Especially when the outcome was still in doubt, many people believed that pollsters failed to learn from 2016. I set out to judge this empirically.

These simple and preliminary tests yielded conflicting results. On the one hand, polling error seems to have been fairly consistent between 2016 and 2020. Many states were predicted incorrectly by similar magnitudes in both elections, and 2016 polling error uniquely boosted the predictive power of a simple results ~ polling regression for 2020.

However, FiveThirtyEight’s poll adjustments also failed to beat raw averages in 2012, and the trends described above may well be an exogenous shift in electoral preferences that’s completely separate from the industry’s learning capacity. The discussion on herding also reveals unique complexities between 2016 and 2020, as well as a potentially misinformed consensus on herding from 2016.

Overall, I’m relatively confident the data show that polling error was similar between 2016 and 2020. That said, polling error is different from pollster error, and I don’t have the evidence to make a judgement of the industry as a whole.
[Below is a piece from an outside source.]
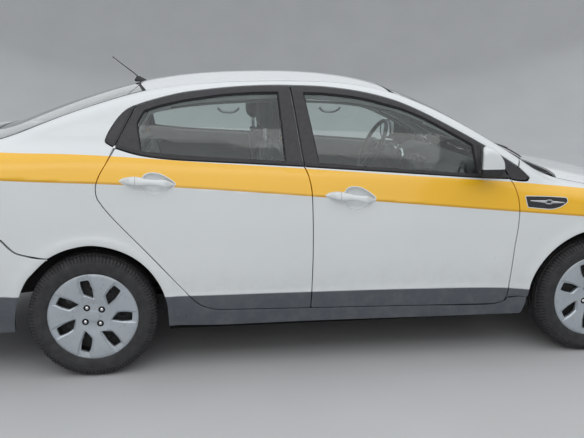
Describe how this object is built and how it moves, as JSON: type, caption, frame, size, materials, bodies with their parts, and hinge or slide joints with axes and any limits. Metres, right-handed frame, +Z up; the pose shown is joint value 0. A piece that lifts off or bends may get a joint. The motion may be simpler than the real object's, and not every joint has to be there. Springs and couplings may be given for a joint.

Due to the limits of these analyses, I probably wasn’t going to end up in a position to be able to have a sweeping conclusion. Still, these tests were useful in relaying to me the complexity in evaluating common narratives and the many directions that analysis can take.

References

Heath, C., and Frazier, C. (2020, Nov. 12). “The polls were wrong, again.” WFTV. Accessed online.

Kasirajan, S. (2020, Nov. 5). “Pollsters work to increase accuracy after learning from 2016 polling mistakes.” The Cavalier Daily. Accessed online.

Linge, M. K., and Lewak, D. (2020, Nov. 13). “Why election polls were so wrong again in 2020.” The New York Post. Accessed online.

Oakes, B., and Fleming, W. (2020, Oct. 16). “Have pollsters in 2020 learned the lessons of 2016?” WBUR. Accessed online.

Saunders, D. (2016, Nov. 11). “How herding blinded polls to Trump’s big win.” San Francisco Chronicle. Accessed online.

Shepard, S. (2020, Nov. 6). “The polling industry blows it again.” Politico. Accessed online.

Silver, N. (2018, May 30). “The polls are all right.” FiveThirtyEight. Accessed online.

Skelley, G., and Rakich, N. (2020, Oct. 13). “What pollsters have changed since 2016 - and what still worries them about 2020.” FiveThirtyEight. Accessed online.